▶ [Job]:
Scan the listing below. Report each line that includes "type".
○ ○ ○ ○ ○ ○ ○
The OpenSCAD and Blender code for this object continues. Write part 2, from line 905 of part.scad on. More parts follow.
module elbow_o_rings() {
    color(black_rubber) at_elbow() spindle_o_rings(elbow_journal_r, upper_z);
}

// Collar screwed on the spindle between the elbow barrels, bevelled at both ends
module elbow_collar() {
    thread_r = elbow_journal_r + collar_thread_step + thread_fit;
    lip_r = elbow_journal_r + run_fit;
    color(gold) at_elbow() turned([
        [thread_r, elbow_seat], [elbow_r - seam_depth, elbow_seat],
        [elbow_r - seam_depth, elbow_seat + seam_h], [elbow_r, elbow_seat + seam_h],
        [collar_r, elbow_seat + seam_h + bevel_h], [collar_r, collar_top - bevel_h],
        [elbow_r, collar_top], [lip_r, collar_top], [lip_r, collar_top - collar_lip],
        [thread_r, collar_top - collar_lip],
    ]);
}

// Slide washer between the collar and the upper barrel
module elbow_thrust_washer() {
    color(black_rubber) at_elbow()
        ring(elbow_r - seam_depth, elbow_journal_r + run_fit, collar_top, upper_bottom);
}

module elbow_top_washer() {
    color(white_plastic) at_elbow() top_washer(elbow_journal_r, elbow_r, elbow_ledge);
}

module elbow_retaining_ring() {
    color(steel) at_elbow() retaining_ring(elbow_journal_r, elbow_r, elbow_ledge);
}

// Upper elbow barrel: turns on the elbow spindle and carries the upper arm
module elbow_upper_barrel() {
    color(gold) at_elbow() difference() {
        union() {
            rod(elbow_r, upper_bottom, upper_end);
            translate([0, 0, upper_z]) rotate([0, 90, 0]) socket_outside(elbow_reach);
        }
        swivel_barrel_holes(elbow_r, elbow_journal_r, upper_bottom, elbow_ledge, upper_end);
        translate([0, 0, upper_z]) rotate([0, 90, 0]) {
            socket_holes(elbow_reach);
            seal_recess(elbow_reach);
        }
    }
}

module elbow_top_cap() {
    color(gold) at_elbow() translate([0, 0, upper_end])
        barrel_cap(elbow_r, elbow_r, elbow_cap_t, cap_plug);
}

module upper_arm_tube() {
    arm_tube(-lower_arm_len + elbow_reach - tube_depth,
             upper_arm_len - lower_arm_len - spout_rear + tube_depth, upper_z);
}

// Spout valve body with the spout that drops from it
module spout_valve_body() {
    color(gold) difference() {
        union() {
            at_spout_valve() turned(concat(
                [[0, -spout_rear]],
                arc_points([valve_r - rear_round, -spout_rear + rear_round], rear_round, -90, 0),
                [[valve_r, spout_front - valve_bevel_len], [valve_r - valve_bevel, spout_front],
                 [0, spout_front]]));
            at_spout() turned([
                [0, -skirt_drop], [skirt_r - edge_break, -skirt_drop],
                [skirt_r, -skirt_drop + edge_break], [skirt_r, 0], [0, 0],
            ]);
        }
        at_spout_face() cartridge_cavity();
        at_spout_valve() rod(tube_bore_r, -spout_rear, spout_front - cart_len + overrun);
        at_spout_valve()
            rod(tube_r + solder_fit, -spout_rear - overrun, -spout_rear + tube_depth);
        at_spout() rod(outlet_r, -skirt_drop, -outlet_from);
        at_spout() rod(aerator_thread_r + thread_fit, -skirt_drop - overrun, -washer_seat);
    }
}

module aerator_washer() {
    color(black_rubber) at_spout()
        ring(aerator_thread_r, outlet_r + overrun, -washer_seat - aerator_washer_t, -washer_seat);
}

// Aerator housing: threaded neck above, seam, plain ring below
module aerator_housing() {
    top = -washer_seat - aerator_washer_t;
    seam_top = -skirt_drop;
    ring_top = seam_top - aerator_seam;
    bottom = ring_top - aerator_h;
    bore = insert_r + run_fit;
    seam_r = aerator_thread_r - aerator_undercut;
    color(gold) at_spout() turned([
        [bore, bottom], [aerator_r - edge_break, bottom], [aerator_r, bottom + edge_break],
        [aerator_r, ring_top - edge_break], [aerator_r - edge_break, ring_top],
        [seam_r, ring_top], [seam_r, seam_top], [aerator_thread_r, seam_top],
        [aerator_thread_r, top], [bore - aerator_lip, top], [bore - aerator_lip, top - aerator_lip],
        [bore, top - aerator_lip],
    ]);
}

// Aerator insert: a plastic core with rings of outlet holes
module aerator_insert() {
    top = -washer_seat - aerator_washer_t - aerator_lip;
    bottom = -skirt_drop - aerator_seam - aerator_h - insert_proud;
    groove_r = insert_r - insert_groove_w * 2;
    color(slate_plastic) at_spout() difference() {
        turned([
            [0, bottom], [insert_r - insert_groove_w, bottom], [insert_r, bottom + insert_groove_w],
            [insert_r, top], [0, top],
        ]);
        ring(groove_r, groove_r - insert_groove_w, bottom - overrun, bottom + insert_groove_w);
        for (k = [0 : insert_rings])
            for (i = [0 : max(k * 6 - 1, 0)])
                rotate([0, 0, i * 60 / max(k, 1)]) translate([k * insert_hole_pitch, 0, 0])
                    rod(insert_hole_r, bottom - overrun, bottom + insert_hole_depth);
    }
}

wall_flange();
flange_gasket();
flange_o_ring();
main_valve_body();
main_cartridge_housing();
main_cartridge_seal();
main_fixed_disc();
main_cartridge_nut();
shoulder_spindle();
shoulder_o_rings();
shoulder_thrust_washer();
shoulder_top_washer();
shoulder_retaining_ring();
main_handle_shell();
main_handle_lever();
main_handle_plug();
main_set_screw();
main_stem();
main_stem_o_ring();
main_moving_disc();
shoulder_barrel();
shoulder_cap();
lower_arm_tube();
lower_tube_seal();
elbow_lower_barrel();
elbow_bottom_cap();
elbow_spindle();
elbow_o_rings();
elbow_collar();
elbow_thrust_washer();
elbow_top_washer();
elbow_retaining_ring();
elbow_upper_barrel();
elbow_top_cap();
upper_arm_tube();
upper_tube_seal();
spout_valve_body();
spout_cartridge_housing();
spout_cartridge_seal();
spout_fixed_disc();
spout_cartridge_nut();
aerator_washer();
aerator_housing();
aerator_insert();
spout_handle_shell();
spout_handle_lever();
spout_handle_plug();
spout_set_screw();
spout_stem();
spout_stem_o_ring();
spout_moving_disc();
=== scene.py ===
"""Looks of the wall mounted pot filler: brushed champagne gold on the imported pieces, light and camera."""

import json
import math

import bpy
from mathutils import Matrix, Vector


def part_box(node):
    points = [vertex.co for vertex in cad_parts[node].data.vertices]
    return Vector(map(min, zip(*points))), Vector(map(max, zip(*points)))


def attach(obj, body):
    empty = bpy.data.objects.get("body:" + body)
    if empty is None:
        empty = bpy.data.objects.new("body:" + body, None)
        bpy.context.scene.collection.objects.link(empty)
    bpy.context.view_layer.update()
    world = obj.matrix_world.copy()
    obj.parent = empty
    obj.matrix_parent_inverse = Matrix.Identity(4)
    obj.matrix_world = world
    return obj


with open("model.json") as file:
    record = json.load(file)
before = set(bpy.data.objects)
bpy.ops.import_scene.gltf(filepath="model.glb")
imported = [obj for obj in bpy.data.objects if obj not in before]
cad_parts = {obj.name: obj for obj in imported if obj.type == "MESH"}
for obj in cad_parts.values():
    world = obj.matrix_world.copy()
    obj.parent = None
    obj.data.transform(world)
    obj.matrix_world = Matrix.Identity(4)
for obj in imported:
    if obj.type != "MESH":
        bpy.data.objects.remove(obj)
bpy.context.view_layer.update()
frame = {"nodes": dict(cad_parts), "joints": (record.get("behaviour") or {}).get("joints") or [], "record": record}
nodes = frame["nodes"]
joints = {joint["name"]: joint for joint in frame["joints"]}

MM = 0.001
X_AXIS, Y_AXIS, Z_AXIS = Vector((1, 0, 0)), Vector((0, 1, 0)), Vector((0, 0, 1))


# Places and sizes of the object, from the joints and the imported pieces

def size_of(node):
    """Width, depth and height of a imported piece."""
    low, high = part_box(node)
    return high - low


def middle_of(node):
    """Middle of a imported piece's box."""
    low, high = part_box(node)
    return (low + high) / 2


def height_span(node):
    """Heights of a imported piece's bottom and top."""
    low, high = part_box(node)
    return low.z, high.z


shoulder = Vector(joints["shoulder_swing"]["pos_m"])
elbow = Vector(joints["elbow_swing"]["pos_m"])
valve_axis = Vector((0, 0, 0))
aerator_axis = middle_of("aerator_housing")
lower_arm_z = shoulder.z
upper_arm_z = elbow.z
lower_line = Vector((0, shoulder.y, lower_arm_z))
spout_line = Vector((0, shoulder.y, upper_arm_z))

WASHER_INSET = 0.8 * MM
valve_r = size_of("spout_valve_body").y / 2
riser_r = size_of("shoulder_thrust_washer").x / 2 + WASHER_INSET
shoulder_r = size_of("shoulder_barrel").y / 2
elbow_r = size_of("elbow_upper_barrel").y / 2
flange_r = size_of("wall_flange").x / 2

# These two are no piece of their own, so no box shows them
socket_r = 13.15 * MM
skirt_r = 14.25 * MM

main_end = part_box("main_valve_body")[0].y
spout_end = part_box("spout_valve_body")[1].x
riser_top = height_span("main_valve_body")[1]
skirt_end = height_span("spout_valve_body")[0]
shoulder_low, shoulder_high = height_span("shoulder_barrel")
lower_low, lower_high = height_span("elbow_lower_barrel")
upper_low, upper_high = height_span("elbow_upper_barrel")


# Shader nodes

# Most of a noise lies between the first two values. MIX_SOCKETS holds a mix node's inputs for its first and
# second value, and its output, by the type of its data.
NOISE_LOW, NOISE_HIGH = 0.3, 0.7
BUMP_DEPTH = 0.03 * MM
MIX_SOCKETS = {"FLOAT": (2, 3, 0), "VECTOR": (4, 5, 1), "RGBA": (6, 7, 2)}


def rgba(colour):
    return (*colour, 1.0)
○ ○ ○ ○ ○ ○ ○
▶ [Solution to the exercise]:
cad_parts = {obj.name: obj for obj in imported if obj.type == "MESH"}
    if obj.type != "MESH":
# second value, and its output, by the type of its data.